I\'m running performance tests against ATS and its behaving a bit weird when using multiple virtual machines against the same table / storage account.
The entire pipeline
I suspect this may have to do with TCP Nagle. See this MSDN article and this blog post.
In essence, TCP Nagle is a protocol-level optimization that batches up small requests. Since you are sending lots of small requests this is likely to negatively affect your performance.
You can disable TCP Nagle by executing this code when starting your application
ServicePointManager.UseNagleAlgorithm = false;
Are the compute instances and storage account in the same affinity group? Affinity groups ensure that network proximity between the services is optimal and should result in lower latency at the network level.
You can find affinity group configuration under the network tab.
I would tend to believe that the maximum throughput is for an optimized load. For example, I bet you that you can achieve higher performance using Batch requests than individual requests you are doing now. And of course, if you use GUIDs for your PK, you can't Batch in your current test.

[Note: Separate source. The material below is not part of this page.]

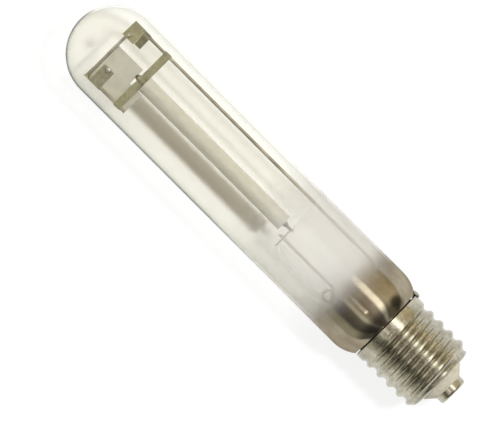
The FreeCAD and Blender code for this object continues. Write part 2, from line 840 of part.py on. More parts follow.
def cap_shell():
    wall = d["shell_wall"].number
    lip_r = d["insulator_diameter"].number / 2
    low = FreeCAD.Vector(0, 0, shell_low.number)
    high = FreeCAD.Vector(0, 0, shell_low.number + wall)
    outside = shell_skin(0)
    inside = shell_skin(wall)
    outside_low, outside_rim = skin_rings(outside)
    inside_low, inside_rim = skin_rings(inside)
    rings = [
        (outside_low, Part.Wire(Part.makeCircle(lip_r, low))),
        (inside_low, Part.Wire(Part.makeCircle(lip_r, high))),
        (outside_rim, inside_rim),
    ]
    faces = [outside, inside, Part.makeCylinder(lip_r, wall, low).Faces[0]]
    faces += [Part.makeFace(list(pair), "Part::FaceMakerBullseye").Faces[0] for pair in rings]
    sheet_metal = Part.makeCompound(faces)
    sheet_metal.sewShape()
    solid = Part.makeSolid(sheet_metal.Shells[0])
    if solid.Volume < 0:
        solid.reverse()
    item = doc.addObject("Part::Feature", "cap_shell")
    item.Label = "cap_shell"
    item.Shape = solid
    item.Placement = FreeCAD.Placement(FreeCAD.Vector(), AXIS_TO_X)
    return item


# The insulator: moulded in the shell's lower lip, with a cone down to the contact.
def cap_insulator():
    hole = d["eyelet_diameter"] / 2
    boss = d["contact_diameter"] / 2 - d["contact_wall"]
    neck = d["insulator_diameter"] / 2
    lip = shell_low + d["shell_wall"]
    return turned("cap_insulator", [
        (d["contact_wall"] * 2, hole),
        (d["contact_wall"] * 2, boss - d["contact_wall"]),
        (d["contact_wall"] * 3, boss),
        (d["contact_height"], boss),
        (d["contact_height"], d["contact_diameter"] / 2),
        (shell_low - d["shell_wall"] * 2, neck - d["shell_wall"] / 2),
        (shell_low, neck),
        (lip, neck),
        (lip, d["insulator_flange"] / 2),
        (lip + d["insulator_depth"], d["insulator_flange"] / 2),
        (lip + d["insulator_depth"], hole),
    ])


# The centre contact: a shallow cup with a rolled edge and a countersunk eyelet.
def centre_contact():
    outside = d["contact_diameter"] / 2
    wall = d["contact_wall"]
    edge = d["contact_edge"]
    return turned("centre_contact", [
        (wall, d["eyelet_diameter"] / 2),
        (0, d["solder_diameter"] / 2),
        (0, outside - edge),
        Bow(edge, left=True),
        (edge, outside),
        (d["contact_height"], outside),
        (d["contact_height"], outside - wall),
        (edge, outside - wall),
        Bow(edge - wall),
        (wall, outside - edge),
    ])


def contact_solder():
    wall = d["contact_wall"]
    hole = d["eyelet_diameter"] / 2
    return turned("contact_solder", [
        (wall * 2, 0),
        (wall * 2, hole),
        (wall, hole),
        (0, d["solder_diameter"] / 2),
        (0, 0),
    ])


# The soft wires in the cap, from the rods in the stem to the contact and to the shell's rim.
def contact_wire():
    turn_x = d["exhaust_end"] - d["exhaust_diameter"] / 2
    return bent_rod("contact_wire", [
        (lead_low, lead_y),
        (turn_x + d["exhaust_diameter"], lead_y),
        (turn_x - d["wire_bend"], 0),
        (d["contact_wall"] * 2, 0),
    ], d["wire_bend"], wire_r, "X")


def shell_wire():
    outer = (neck_r + d["thread_root"] / 2 - d["shell_wall"]) / 2
    low = d["seal_height"] - d["stem_wall"] - d["wire_bend"] * 2
    exit_x = rim + d["joint_gap"] / 2
    return bent_rod("shell_wire", [
        (lead_low, -lead_y),
        (low, -lead_y),
        (low, -outer),
        (exit_x, -outer),
        (exit_x, -d["collar_diameter"] / 2 - wire_r),
    ], d["wire_bend"], wire_r, "X")


def side_solder(fitted):
    """The solder over the shell wire's end, across the groove at the rim."""
    blob = doc.addObject("Part::Ellipsoid", "side_solder_blob")
    tie(blob, "Radius1", d["side_solder_rise"])
    tie(blob, "Radius2", d["side_solder_along"])
    tie(blob, "Radius3", d["side_solder_round"])
    blob.Placement = FreeCAD.Placement(FreeCAD.Vector(), FreeCAD.Rotation(FreeCAD.Vector(1, 0, 0), -90))
    tie(blob, "Placement.Base.x", rim + d["joint_gap"] / 2)
    tie(blob, "Placement.Base.y", -(d["collar_diameter"] / 2 + wire_r))
    return carved("side_solder", blob, fitted)


def capping_cement(fitted):
    """The ring of cement that holds the neck in the shell, with the shell wire through it."""
    body = new_body("cement_ring")
    end = rim - d["collar_length"]
    inner_root = d["thread_root"] / 2 - d["shell_wall"]
    turn(body, [
        (end - d["cement_length"], neck_r),
        (end - d["cement_length"], inner_root),
        (end, inner_root),
        (end, neck_r),
    ])
    return carved("capping_cement", body, fitted)


def spacers():
    """The two bulb spacers, each with its two arms side by side along the lamp."""
    outer = end_x + frame_r + d["leaf_overhang"]
    first = bulb_spacer("bulb_spacer_side", -1, d["frame_reach"],
                        (outer - d["side_near_length"], outer),
                        (outer - d["side_far_end"], outer - d["side_far_start"]),
                        (d["side_near_tip"], d["side_far_tip"]))
    second = bulb_spacer("bulb_spacer_return", 1, d["return_reach"],
                         (outer - d["return_near_end"], outer - d["return_near_start"]),
                         (outer - d["return_far_length"], outer),
                         (d["return_near_tip"], d["return_far_tip"]))
    return [first, second]


def niobium_floor(end, way, tail):
    reach = d["niobium_reach"] - (d["tail_length"] if tail else 0)
    return end + (reach - niobium_r) * way


def build():
    bulb = outer_bulb()
    shell = cap_shell()
    wire = shell_wire()
    frame = support_frame()
    pieces = [bulb, shell, wire, frame, stem(), exhaust_tube(), frame_lead(), centre_lead()]
    pieces += spacers()
    pieces += [end_shield(), cross_strip(), lead_sleeve(), arc_tube()]
    pieces += [
        end_plug("end_plug_dome", tube_high, 1),
        end_plug("end_plug_cap", tube_low, -1),
        niobium_tube("niobium_tube_dome", tube_high, 1, tail=False),
        niobium_tube("niobium_tube_cap", tube_low, -1, tail=True),
        electrode("electrode_dome", tube_high, 1, niobium_floor(tube_high, 1, False)),
        electrode("electrode_cap", tube_low, -1, niobium_floor(tube_low, -1, True)),
    ]
    pieces += [cross_wire(), getter_ring(), getter_strip()]
    pieces += [cap_insulator(), centre_contact(), contact_solder(), contact_wire()]
    doc.recompute()
    pieces += [side_solder([bulb, shell, wire]), capping_cement([wire])]
    doc.recompute()
    return pieces


def check(pieces):
    """Stop before anything is written if an object failed or a piece is not a sound solid."""
    faults = []
    for item in doc.Objects:
        if "Invalid" in item.State or "Error" in item.State:
            owner = item.getParentGeoFeatureGroup()
            faults.append(f"{owner.Label if owner else ''} {item.Label}: {item.getStatusString()}")
    for piece in pieces:
        shape = piece.Shape
        if shape.isNull() or not shape.isValid() or not shape.Solids:
            faults.append(f"{piece.Label} has no sound solid")
    if faults:
        raise RuntimeError("; ".join(faults))


def write(pieces):
    os.makedirs("parts", exist_ok=True)
    for piece in pieces:
        piece.Shape.exportStep(f"parts/{piece.Label}.step")
        print(f"{piece.Label}: {len(piece.Shape.Solids)} solid, {piece.Shape.Volume:.1f} cubic mm")


built = build()
check(built)
write(built)
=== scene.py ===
import json
import math

import bmesh
import bpy
from mathutils import Matrix, Vector


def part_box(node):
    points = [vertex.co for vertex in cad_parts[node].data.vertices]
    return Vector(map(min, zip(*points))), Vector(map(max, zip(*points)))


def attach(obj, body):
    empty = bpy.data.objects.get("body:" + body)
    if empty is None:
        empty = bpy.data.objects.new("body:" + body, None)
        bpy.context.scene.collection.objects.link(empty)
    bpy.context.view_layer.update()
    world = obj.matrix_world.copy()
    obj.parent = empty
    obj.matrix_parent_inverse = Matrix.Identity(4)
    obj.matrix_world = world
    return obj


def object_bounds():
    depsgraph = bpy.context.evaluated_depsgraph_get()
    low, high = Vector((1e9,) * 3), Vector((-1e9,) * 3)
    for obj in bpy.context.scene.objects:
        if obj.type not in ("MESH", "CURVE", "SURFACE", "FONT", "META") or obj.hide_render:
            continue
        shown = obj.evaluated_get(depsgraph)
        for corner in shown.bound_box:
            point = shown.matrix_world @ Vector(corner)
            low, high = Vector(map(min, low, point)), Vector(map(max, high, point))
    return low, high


# A tubular clear discharge lamp lying on a white floor, seen straight from above.
# Lengths are in metres, in the row frame: X along the lamp from the contact to the dome, Z up.
# Tones and tints are linear red, green and blue. Noise scales are waves in a metre.

MM = 0.001
WHITE = (1.0, 1.0, 1.0)

# The camera: the photograph's width in pixels, one pixel's size at the lamp's axis, the place that its
# middle shows, the lens and sensor in millimetres, and the turn that lays the lamp across the picture.
PHOTO_WIDTH = 500
PIXEL = 0.4635 * MM
AIM_X = 123.3 * MM
AIM_Y = 10.3 * MM
LENS = 500.0
SENSOR = 36.0
ROLL_DEGREES = 225.0

# The camera sees from and to these multiples of its own distance.
CLIP_NEAR = 0.1
CLIP_FAR = 10.0

# The key light: how far its shadows fall along and across the lamp for one bulb radius of height,
# its strength, its colour, and how wide it looks in degrees.
SHADOW_ALONG = 6.5 * MM
SHADOW_ACROSS = 8.8 * MM
KEY_STRENGTH = 2.3
KEY_COLOUR = (0.89, 0.93, 1.0)
KEY_ANGLE = 6.0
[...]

So what if you changed your test to batch insert entities in groups of 100 (maximum per batch), still using GUIDs, but for which 100 entities would have the same PK?
A few comments:
You mention that you are using unique PK/RK to get ultimate distribution, but you have to keep in mind that the PK balancing is not immediate. When you first create a table, the entire table will be served by 1 partition server. So if you are doing inserts across several different PKs, they will still be going to one partition server and be bottlenecked by the scalability target for a single partition. The partition master will only start splitting your partitions among multiple partition servers after it has identified hot partition servers. In your <2 minute test you will not see the benefit of multiple partiton servers or PKs. The throughput in the article is targeted towards a well distributed PK scheme with frequently accessed data, causing the data to be divided amongst multiple partition servers.

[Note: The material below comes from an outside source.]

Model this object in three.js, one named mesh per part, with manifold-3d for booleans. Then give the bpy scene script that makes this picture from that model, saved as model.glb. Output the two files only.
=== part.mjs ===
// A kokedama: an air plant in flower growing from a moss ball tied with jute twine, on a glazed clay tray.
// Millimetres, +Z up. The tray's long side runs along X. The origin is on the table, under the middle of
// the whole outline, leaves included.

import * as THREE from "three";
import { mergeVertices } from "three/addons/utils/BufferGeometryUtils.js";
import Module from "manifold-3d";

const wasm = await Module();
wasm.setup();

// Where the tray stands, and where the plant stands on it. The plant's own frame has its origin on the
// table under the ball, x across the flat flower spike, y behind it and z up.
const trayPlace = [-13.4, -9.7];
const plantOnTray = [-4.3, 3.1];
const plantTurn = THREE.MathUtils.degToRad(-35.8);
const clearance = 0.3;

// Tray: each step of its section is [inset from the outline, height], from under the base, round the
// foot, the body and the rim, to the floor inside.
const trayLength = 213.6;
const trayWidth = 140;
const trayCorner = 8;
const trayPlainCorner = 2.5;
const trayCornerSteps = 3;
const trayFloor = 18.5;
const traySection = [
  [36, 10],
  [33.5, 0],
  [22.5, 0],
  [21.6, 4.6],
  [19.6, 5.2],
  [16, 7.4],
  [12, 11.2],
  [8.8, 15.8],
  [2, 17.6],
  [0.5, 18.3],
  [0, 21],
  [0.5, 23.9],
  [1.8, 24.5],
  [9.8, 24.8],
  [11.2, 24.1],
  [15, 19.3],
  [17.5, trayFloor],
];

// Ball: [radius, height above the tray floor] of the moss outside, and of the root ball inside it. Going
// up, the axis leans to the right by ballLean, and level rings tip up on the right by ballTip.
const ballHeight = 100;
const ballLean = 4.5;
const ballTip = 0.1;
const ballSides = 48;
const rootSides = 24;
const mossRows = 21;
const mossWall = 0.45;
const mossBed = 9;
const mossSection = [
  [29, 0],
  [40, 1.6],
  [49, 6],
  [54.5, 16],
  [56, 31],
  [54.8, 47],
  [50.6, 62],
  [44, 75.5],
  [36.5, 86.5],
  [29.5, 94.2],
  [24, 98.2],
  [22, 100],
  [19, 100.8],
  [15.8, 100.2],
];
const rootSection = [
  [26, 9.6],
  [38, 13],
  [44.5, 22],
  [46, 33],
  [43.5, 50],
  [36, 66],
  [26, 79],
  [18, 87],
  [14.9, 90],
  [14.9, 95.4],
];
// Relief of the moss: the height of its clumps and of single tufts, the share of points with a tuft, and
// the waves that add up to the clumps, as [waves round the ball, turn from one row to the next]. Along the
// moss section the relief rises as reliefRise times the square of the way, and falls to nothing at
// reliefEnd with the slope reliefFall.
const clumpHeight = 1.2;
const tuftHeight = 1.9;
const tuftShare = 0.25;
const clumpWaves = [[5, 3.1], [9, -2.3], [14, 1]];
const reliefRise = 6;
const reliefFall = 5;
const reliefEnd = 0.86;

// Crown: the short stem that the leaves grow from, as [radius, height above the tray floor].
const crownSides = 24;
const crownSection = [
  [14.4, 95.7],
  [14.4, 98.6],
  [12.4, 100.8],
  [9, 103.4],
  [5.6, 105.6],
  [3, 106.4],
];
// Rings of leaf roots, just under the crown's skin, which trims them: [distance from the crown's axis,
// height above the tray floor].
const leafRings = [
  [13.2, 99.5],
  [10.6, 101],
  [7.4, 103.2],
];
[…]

The size of your VM is not the issue as you are not blocked on CPU, Memory, or Bandwidth. You can achieve full storage performance from a small VM size.

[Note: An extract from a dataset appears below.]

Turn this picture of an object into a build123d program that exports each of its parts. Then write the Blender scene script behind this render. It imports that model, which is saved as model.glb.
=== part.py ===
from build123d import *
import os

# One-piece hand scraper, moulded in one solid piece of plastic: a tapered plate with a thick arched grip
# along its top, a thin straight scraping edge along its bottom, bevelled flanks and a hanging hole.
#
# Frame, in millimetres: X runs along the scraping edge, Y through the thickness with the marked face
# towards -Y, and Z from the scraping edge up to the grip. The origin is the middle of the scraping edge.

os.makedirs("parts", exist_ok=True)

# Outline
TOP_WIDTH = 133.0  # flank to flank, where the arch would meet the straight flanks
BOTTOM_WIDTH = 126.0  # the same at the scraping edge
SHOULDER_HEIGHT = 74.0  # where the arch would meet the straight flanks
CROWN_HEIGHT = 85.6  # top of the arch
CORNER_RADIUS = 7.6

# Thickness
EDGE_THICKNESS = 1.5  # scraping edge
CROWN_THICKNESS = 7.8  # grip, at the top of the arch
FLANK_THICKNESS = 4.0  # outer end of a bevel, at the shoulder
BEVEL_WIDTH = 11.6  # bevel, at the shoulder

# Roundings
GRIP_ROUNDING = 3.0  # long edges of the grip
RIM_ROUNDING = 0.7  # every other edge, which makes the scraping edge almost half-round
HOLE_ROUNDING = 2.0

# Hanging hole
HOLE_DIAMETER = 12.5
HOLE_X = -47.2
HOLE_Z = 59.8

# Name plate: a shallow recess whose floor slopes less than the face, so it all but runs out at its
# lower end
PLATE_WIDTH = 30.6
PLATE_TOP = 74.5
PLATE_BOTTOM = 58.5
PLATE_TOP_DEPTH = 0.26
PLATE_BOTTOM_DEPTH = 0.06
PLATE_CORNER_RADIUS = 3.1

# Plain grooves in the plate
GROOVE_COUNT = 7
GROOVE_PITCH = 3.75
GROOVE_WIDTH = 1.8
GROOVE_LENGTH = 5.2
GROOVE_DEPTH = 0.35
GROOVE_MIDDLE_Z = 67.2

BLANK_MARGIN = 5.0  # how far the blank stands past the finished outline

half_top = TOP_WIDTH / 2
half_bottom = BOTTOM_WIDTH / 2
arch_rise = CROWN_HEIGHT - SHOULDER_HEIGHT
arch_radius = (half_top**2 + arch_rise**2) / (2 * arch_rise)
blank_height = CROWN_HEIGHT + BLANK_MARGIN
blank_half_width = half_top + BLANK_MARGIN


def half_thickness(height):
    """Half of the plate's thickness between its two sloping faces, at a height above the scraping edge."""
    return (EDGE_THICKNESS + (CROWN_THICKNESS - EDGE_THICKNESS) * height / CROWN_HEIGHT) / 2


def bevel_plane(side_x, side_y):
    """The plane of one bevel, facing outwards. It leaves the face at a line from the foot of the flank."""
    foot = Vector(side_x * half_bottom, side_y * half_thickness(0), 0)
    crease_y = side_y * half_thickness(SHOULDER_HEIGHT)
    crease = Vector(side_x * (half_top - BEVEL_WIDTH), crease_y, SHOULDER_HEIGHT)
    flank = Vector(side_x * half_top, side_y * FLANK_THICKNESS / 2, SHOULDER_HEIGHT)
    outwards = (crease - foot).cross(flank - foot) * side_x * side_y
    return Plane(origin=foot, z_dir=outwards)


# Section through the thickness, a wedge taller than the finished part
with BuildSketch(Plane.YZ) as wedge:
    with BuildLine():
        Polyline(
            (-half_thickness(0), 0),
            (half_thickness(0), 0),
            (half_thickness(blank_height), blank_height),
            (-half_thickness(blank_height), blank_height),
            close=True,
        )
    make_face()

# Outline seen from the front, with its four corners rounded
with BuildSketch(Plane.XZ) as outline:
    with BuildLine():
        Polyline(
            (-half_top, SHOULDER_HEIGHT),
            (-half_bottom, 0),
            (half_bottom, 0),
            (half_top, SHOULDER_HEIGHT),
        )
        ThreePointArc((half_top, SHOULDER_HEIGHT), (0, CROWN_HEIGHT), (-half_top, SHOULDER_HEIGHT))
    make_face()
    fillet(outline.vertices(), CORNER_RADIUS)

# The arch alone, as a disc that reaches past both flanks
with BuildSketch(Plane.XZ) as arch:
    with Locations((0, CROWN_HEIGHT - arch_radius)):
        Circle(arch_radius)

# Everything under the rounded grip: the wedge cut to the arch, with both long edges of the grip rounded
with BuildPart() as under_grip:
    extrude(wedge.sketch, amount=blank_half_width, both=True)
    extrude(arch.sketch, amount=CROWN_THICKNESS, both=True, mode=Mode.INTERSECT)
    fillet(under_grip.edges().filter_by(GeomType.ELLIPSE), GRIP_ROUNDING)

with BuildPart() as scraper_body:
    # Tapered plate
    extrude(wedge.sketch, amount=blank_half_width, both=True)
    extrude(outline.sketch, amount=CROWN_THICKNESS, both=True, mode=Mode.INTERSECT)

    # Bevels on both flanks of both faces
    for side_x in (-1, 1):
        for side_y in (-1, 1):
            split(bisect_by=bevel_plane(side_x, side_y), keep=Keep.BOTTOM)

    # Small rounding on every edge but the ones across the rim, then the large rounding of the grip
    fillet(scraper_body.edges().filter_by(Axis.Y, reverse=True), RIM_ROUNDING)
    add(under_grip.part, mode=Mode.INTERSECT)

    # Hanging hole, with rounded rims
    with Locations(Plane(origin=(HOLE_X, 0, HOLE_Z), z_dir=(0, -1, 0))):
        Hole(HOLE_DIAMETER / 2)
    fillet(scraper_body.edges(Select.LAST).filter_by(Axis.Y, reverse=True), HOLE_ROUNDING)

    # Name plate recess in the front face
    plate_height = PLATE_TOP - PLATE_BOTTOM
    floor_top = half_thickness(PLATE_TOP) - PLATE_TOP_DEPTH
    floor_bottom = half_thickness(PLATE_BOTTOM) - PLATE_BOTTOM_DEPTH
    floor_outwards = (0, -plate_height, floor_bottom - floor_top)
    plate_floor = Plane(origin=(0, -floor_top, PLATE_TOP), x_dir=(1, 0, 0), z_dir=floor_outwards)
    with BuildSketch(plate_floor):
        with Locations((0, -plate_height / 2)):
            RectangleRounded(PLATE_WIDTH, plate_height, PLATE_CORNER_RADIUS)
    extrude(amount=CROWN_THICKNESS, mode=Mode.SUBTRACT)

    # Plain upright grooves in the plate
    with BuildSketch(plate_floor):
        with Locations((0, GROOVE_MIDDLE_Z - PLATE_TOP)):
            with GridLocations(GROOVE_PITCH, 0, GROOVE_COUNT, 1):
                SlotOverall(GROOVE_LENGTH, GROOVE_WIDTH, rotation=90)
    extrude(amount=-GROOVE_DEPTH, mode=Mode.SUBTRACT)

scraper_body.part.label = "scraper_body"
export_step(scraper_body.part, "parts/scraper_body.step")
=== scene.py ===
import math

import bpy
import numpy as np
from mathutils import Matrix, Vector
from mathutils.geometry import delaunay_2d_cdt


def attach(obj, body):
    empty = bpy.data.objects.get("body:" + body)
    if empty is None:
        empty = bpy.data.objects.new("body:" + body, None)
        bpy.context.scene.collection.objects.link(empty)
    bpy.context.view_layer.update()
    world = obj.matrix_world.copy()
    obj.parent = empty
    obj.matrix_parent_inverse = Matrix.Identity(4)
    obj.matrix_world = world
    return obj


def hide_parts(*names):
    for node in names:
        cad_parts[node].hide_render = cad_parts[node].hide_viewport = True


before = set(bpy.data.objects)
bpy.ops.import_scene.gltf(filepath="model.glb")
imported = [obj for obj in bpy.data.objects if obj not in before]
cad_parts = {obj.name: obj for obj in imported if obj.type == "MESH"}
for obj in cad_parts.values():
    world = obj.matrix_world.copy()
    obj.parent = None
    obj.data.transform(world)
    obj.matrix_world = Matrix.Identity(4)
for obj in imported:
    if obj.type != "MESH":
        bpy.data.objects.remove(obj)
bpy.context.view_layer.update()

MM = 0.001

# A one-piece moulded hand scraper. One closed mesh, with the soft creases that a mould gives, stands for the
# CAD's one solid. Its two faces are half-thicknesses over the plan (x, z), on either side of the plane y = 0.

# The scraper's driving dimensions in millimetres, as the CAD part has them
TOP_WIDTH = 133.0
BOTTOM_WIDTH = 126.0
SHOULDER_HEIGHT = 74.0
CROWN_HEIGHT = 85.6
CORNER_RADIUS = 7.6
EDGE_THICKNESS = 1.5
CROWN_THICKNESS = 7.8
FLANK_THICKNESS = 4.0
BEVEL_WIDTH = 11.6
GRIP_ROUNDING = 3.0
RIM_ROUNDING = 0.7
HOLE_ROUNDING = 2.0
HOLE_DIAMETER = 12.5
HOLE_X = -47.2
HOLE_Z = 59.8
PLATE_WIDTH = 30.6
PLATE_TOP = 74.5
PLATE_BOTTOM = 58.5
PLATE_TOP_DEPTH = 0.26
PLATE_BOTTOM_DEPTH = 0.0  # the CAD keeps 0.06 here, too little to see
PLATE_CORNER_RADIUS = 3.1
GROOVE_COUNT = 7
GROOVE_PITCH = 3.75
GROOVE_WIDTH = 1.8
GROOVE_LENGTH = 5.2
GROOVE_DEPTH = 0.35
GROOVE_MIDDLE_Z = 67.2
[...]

Check out http://research.microsoft.com/en-us/downloads/5c8189b9-53aa-4d6a-a086-013d927e15a7/default.aspx. I just now did a quick test using that tool from a WebRole VM in the same datacenter as my storage account and I acheived, from a single instance of the tool on a single VM, ~2800 items per second upload and ~7300 items per second download. This is using 1024 byte entities, 10 threads, and 100 batch size. I don't know how efficient this tool is or if it disables Nagles Algorithm as I was unable to get great results (I got ~1000/second) using a batch size of 1, but at least with the 100 batch size it shows that you can achieve high items/second. This was done in US West.
Are you using Storage client library 1.7 (Microsoft.Azure.StorageClient.dll) or 2.0 (Microsoft.Azure.Storage.dll)? The 2.0 library has some performance improvements and should yield better results.